Jean-Papoulos - 2 days ago

>What this means is that you can explain all the intent of your code through the header file and the developer who uses your lib/code never has to look at the actual implementations of the code.

I hate this. If my intellisense isn't providing sufficient info (generated from doc comments), then I need to go look at the implementation. This just adds burden.

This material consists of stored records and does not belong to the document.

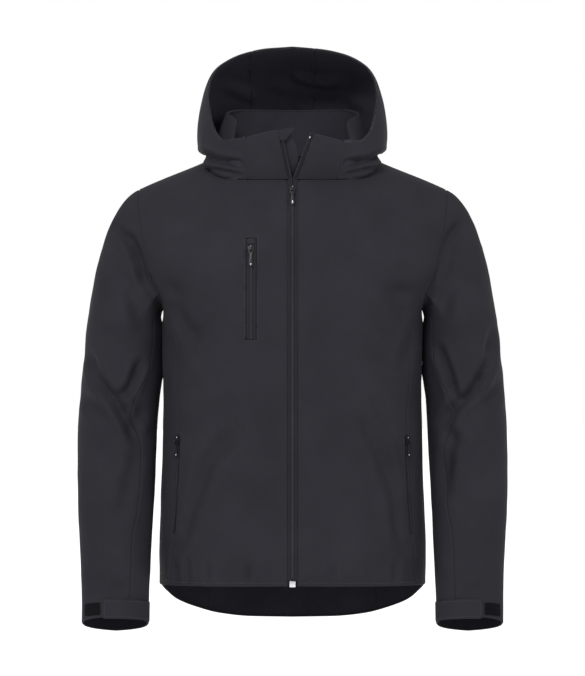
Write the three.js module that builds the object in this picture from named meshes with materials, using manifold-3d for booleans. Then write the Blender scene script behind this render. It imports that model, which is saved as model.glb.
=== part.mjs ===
import * as THREE from 'three';
import { mergeVertices } from 'three/addons/utils/BufferGeometryUtils.js';
import Module from 'manifold-3d';

// Hooded softshell jacket, filled out as if worn. Millimetres, +Z up, the front faces -Y
// and the wearer's left is +X. The origin lies at the base of the neck.

const wasm = await Module();
wasm.setup();

// Cloth and seams
const SHELL = 1.8;
const COLLAR_WALL = 3.4;
const TAB_WALL = 2.2;
const SEAM_HALF = 0.2;
const LAYER_GAP = 0.4;

// Front opening and pockets
const ZIP_HALF = 7.4;
const ZIP_BOTTOM = -652;
const ZIP_SLIDER_Z = -56;
const CHEST_ZIP = { x: -63, top: -130, bottom: -285, width: 15.4, slider: -148 };
const POCKET_ZIP = { top: -431, bottom: -586, half: 3.6, slider: -441 };

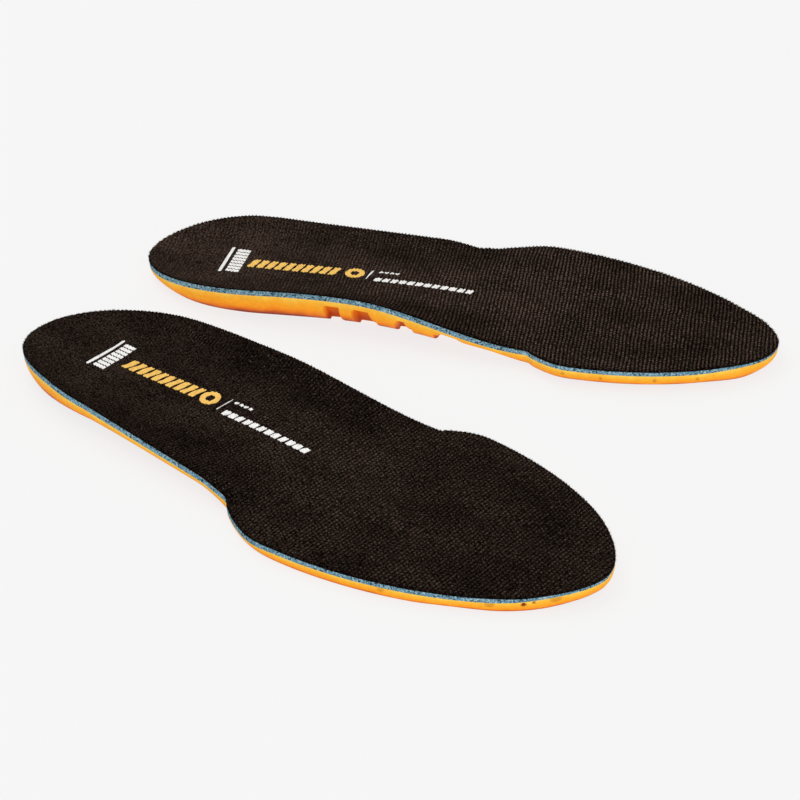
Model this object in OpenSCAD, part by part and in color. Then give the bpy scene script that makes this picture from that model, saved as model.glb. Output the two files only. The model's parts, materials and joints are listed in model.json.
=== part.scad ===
// A pair of cushioned insoles. Each one is a stack of three bonded layers: a knitted cover,
// a soft foam and a moulded base with a heel cup, arch struts and cone cushions.
// Each insole is designed lying along +X, heel at 0 and toe at insole_len, with its
// medial (inner) side at +Y. The left insole is the mirror image of the right one.

/* [Outline] */
// Heel to toe length of one insole
insole_len = 285; // [270:1:300]
// Half width of the heel
heel_half = 35.5; // [33:0.5:38]
// Length of the heel's elliptical end
heel_round = 62; // [54:1:68]
// Half width of the waist on the lateral side, just behind the lateral notch
waist_lateral = 41; // [38:0.5:43]
// Half width of the instep on the medial side, just behind the medial notch
instep_medial = 42.5; // [39:0.5:45]
// How far the medial side of the ball stands out from the centre line
ball_medial = 49.8; // [47:0.2:52]
// How far the lateral side of the ball stands out from the centre line
ball_lateral = 53.2; // [50:0.2:55]

/* [Heights] */
// Height of the cup's rim at the back of the heel
rim_back = 9.5; // [9:0.5:13]
// Height of the cup's rim on the lateral side
rim_lateral = 15.2; // [13:0.2:17]
// Highest point of the rim, at the medial arch
rim_arch = 20; // [17:0.5:22]
// Height of the forefoot's medial edge
fore_medial = 10.5; // [9:0.1:12]
// Height of the forefoot's lateral edge
fore_lateral = 7.3; // [7:0.1:9]
// Height of the walking surface in the middle of the heel
heel_floor = 7.6; // [7:0.1:9]
// Height of the walking surface in the middle of the arch
arch_floor = 10.4; // [9:0.1:11]
// Height of the walking surface in the middle of the forefoot
fore_floor = 8.7; // [8:0.1:9.5]

/* [Layers] */
// Thickness of the knitted cover
cover_t = 1.1; // [0.8:0.1:1.4]
// Thickness of the foam at its edge, heel and arch
foam_edge_t = 2.4; // [2:0.1:2.8]
// Thickness of the foam at its edge, forefoot
foam_fore_t = 1.8; // [1.4:0.1:2.4]
// Thickness of the foam at its edge, tip of the toe
foam_tip_t = 1.1; // [0.9:0.1:1.6]
// Thickness of the foam in the middle
foam_mid_t = 2.9; // [2.4:0.1:3]
// Thickness of the printed marks
print_t = 0.2; // [0.1:0.05:0.4]

/* [Base] */
// How far the arch's medial edge stands clear of the ground
arch_rise = 1.4; // [1:0.2:2]
// Width of the rearmost arch strut
strut_w = 7; // [5:0.5:8]
// Depth of the pockets that hold the cones
pocket_depth = 2.2; // [1.6:0.2:2.6]
// Radius of a cone where it joins the base
cone_root_r = 3.2; // [2.6:0.2:3.6]
// Radius of a cone at its foot
cone_foot_r = 2; // [1.4:0.2:2.4]

/* [Flex line] */
// Distance from the heel to the middle of the flex line, under the ball of the foot
flex_x = 191; // [186:1:196]
// How far the flex line runs forward on the medial side, and back on the lateral side
flex_skew = 13; // [8:1:16]
// Gap between the two halves at the flex line
flex_gap = 0.3; // [0.2:0.1:0.6]

/* [Placing] */
// How far the right insole is turned, toe towards the front
right_turn = -38.5; // [-45:0.5:-30]
// How far the left insole is turned, toe towards the front
left_turn = -14.5; // [-20:0.5:-8]
// How far the left insole's middle lies to the right of the right insole's
left_across = 66.5; // [60:0.5:75]
// How far the left insole's middle lies behind the right insole's
left_behind = 118; // [112:1:140]

/* [Hidden] */
PARTS = [
    "cover_heel", "cover_forefoot", "foam_heel", "foam_forefoot", "base_heel", "base_forefoot",
    "heel_mark", "name_mark", "round_mark", "divider_mark", "arch_mark"
];

function side_nodes(side) = [for (part = PARTS) str(side, "_", part)];

COVER_COLOUR = [0.13, 0.11, 0.10];
FOAM_COLOUR = [0.42, 0.58, 0.66];
BASE_COLOUR = [0.98, 0.62, 0.15];
WHITE_PRINT = [0.92, 0.92, 0.90];
YELLOW_PRINT = [0.96, 0.70, 0.25];

// The outline: how far the heel stands out further on the lateral side, the sideways places of
// the tips of the heel and the toe, and where each notch starts and how long it is
heel_lean = 0.5;
heel_y = -1.4;
toe_y = 7.8;
medial_notch = 182;
medial_notch_len = 20;
lateral_notch = 142;
lateral_notch_len = 32;
// Shape of the heel's and the toe's quarters: 2 is an ellipse, less is more pointed
heel_power = 2;
medial_toe_power = 1.9;
lateral_toe_power = 1.7;

// Where the rim is highest, the lateral rim's fall for each millimetre and dip in the notch, and
// the height of the toe's rim
arch_x = 105;
lateral_peak_x = 40;
lateral_fall = 0.04;
toe_rim = 9;
notch_dip = 1.4;
// How far the walking surface leans up towards the medial side, at its edge
arch_lean = 2.4;
fore_lean = 1.2;
// How far in from the tips the rim's curl reaches
heel_reach = 30;
toe_reach = 22;

// How far the base's flat underside lies inside its top edge, and its tuck at the tips
heel_inset = 4;
arch_inset = 13.4;
waist_inset = 13;
fore_inset_medial = 6;
fore_inset_lateral = 1.2;
toe_inset = 1.6;
heel_tuck = 9;
toe_tuck = 4.5;

// The arch: where its hollow starts and ends, and its second, higher rise before the ball
arch_start = 92;
arch_end = 184;
recess_end = 156;
instep_rise = 1.6;
// The struts: where they start at the top and at the foot, and how fast they get wider
strut_count = 3;
strut_first = 98.5;
strut_pitch = 11.85;
strut_spread = 1.45;
strut_foot_pitch = 16.5;
strut_flare = 1.05;
strut_foot_flare = 0.2;

// The wall of the base, top to bottom: share of the inset, share of the height, and how much
// of the inset the arch's hollow adds
WALL = [[0.06, 0.27, 0], [0.09, 0.32, 0.34], [0.32, 0.60, 0.28], [0.74, 0.90, 0.10]];

// Pockets under the heel and the ball: middle, half length, half width
HEEL_POCKET = [44, -1, 28, 20];
BALL_POCKET = [226, -1, 34, 31];
cone_pitch = 10.5;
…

Headers are unequivocally a bad design choice, and this is why most of every language past the nineties got rid of them.

alextingle - 2 days ago

Separating interface from implementation of one of the core practices for making large code bases tractable.
- valleyer - 2 days ago
  
  Of course, but that's doable without making programmers maintain headers, and some modern languages do that.
  - ux266478 - 2 days ago
    
    I've found usually to poor effect. Both Rust and Haskell did away with .mli files and ended up worse for it. Haskell simplified the boundary between modules and offloaded the abstractions it was used for into its more robust type system, but it ended up lobotomizing the modularity paradigm that ML did so well.
    Rust did the exact opposite and spread the interface language across keywords in source files, making it simultaneously more complicated and ultimately less powerful since it ends up lacking a cognate to higher order modules. Now the interfaces are machine generated, but the modularity paradigm ends up lobotomized all the same, and my code is littered with pub impls (pimples, as I like to call it) as though it's Java or C# or some other ugly mudball.
    For Haskell, the type system at least copes for the bad module system outside of compile times. For Rust, it's hard for me to say anything positive about its approach to interfaces and modules. I'd rather just have .mlis instead of either.
  - 1718627440 - 19 hours ago
    
    I don't understand that hate against header files. It is just a separate file with the interface. Of course you also need to change it, when you change the API, which you might find annoying, but maybe you should use that to consider that you are just changing an API?
GhosT078 - 2 days ago

Look to Ada for “headers” (i.e. specs) done right.
- runlaszlorun - 2 days ago
  
  Recently became big Ada fanboy, ironic because Im far more a fan of minimal, succinct syntax like lisp, forth, etc and I actually successfully lobbied a professor in 1993 to _not_ use it in an undergrad software engineering class lol.
  Still in the honeymoon phase granted, but I'm actually terrified that we have these new defense tech startups have no clue about Ada collectively.
  Your startup MVP you wants to ship a SaaS product ASAP and iterate? Sure, grab Python or JS and whatever shitstorm of libraries you want to wrestle with.
  Want to play God and write code that kills?
  Total category error.
  The fact that I'm sure there are at least a few of these defense tech startups yolo'ing our future away with vibe coded commits when writing code that... let's not mince our words... takes human life... prob says about how far we've fallen from "engineering".
antonvs - 2 days ago

C's text preprocessor headers were a pragmatic design choice in the 1970s. It's just that the language stuck around longer than it deserved to.
- tomcam - a day ago
  
  So what language is ready to take its place in the thousands of new chips that emerge every year, the new operating systems, and millions of programs written in see every year?
  - antonvs - a day ago
    
    You're alluding to the network effects that make that takeover difficult now, after decades of doubling down on a technically weak and systemically insecure solution.
    Languages that are technically capable of replacing C in all those applications include Ada, (and in certain applications, SPARK Ada), D, Zig, Rust, and the Pascal/Modula-2/Oberon family. None of those language use a purely textual preprocessor like C's. They all fix many of C's other design weaknesses that were excusable in the 1970s, but really aren't today.
    But Rust in the Linux kernel is no longer experimental, so perhaps things are starting to improve.